New Study Finds Inequalities In School Funding

Apr 3, 2017

Credit youthtoday.org

Disparities are emerging on what role tourism and property value play in how schools are funded.  A study released this week by the nonpartisan group Public School Forum of North Carolina found wide gaps in school funding between the highest and lowest wealth counties.  Even though a majority of public school funding comes from the state, President and Executive Director Keith Poston says these gaps are apparent when wealthier counties factor in additional resources. 

"Where the challenge is and where these gaps start to show up are in individual counties where the courts have ruled that it’s perfectly fine for local county government to add as much additional resources as they wish.  And so what happens is in counties that have high property values and can generate more money locally, they’re able to spend significantly more money on their children and on their schools than our poorer counties and what has happened over time is that gap is gotten larger and larger.”

According to the study, conducted annually for more than 25 years, the ten highest spending counties allocated on average about $3000 per student.  That’s compared to just $710 per student in the ten lowest spending counties.  The disparity in school funding is especially noticeable here in eastern North Carolina as most rural counties farther inland fall well below the state average for spending per student.  However, coastal areas benefit from a tourism driven economy and high property values, so spending per student increases markedly.

“This is the property taxes that the county governments can generate off of beach front cottages.  So, that’s really where you see that.  So you have the big swath from I-95 until you, east, until you get to right along the coast and you see a recovery.”

Poston says the growing gap in the amount that counties spend per student is not because a lack of effort by local governments in poorer parts of the state. 

“The hard thing for these poorer counties is they’re doing everything they can do.  They’re taxing at twice the rate which is not really great from an economic development perspective just to try to maintain basic services for their children.  Whereas a county like Mecklenburg County and Wake County actually taxes at about half the rate, leaves money on the table if you will, that they could be using to fund schools because they don’t have to, because they are able to generate a lot more money because of the property values.”

In the study, disparities in resources available to counties is illustrated by dividing the state into four parts according to adjusted property wealth available per child.  The wealthiest counties have more than five times the taxable property wealth per child compared to the ten poorest counties.  That means the revenue generated in poor counties like Robeson, Greene, Sampson and Wayne, even with doubling the tax rate, comes in substantially lower than wealthier counties. 

Dare County ranks number one for its adjusted property tax base.  Also in the top quartile, Currituck, Carteret, Hyde, New Hanover and Pamlico counties.  All of these counties are located along the immediate coast and have above average spending per student.  However, the majority of counties in eastern North Carolina fall into the bottom quartile.  They include Wilson, Lenoir, Edgecombe, Duplin, Johnston, Wayne, Sampson, Greene and Robeson counties. 

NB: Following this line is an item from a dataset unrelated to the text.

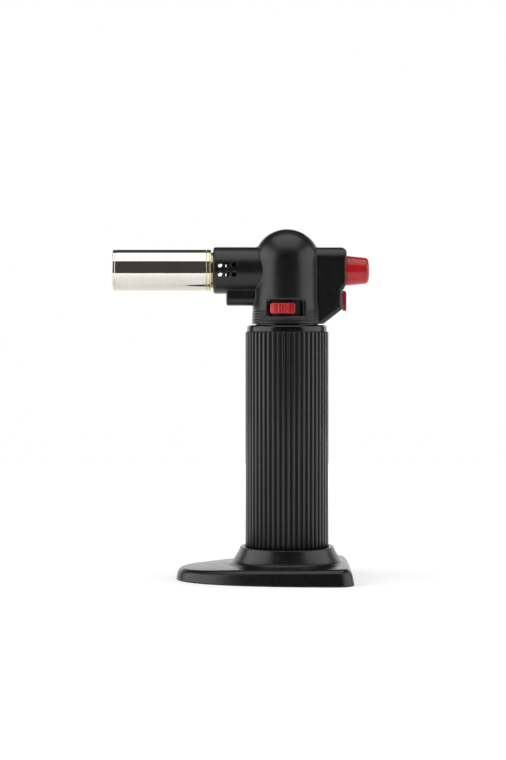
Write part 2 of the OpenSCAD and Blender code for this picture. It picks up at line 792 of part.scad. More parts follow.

Because of a widening gap in counties’ school spending patterns, Poston says the takeaway is lessened educational opportunities for some students.  Those living in economically thriving counties benefit from higher levels of investment in education than those living in poorer, rural counties. 

“Oh I don’t think there is any question that the educational opportunities and results are different.  In fact, you can look at the school performance grades, which we don’t frankly think are a great measure for how schools are doing, but most of the D and F schools at the bottom of the school grades are concentrated in eastern North Carolina and in counties that serve mostly students from low income backgrounds.”

Poston also sites low teacher salaries and a high teacher turnover rate of 35 to 40 percent as additional challenges for rural counties in eastern North Carolina. 

A proposal currently working its way through the General Assembly would impact the future of education funding across the state.  House Bill 6 would establish a legislative school funding task force that would devise recommendations for K-12 funding. It passed a House vote by an overwhelming margin after several amendments were made and is currently in a senate committee.  

Poston believes education reform is necessary to provide equitable funding for schools across the state.  He says that would mean allocating more money to schools who serve economically challenged populations.

“Children get more educational opportunities just simply by the virtue of where they happen to be born and where they happen to live.  And that’s really not right and it’s something as a state, that kind of uneven investment in our kids continues to hurt us in places like eastern North Carolina.”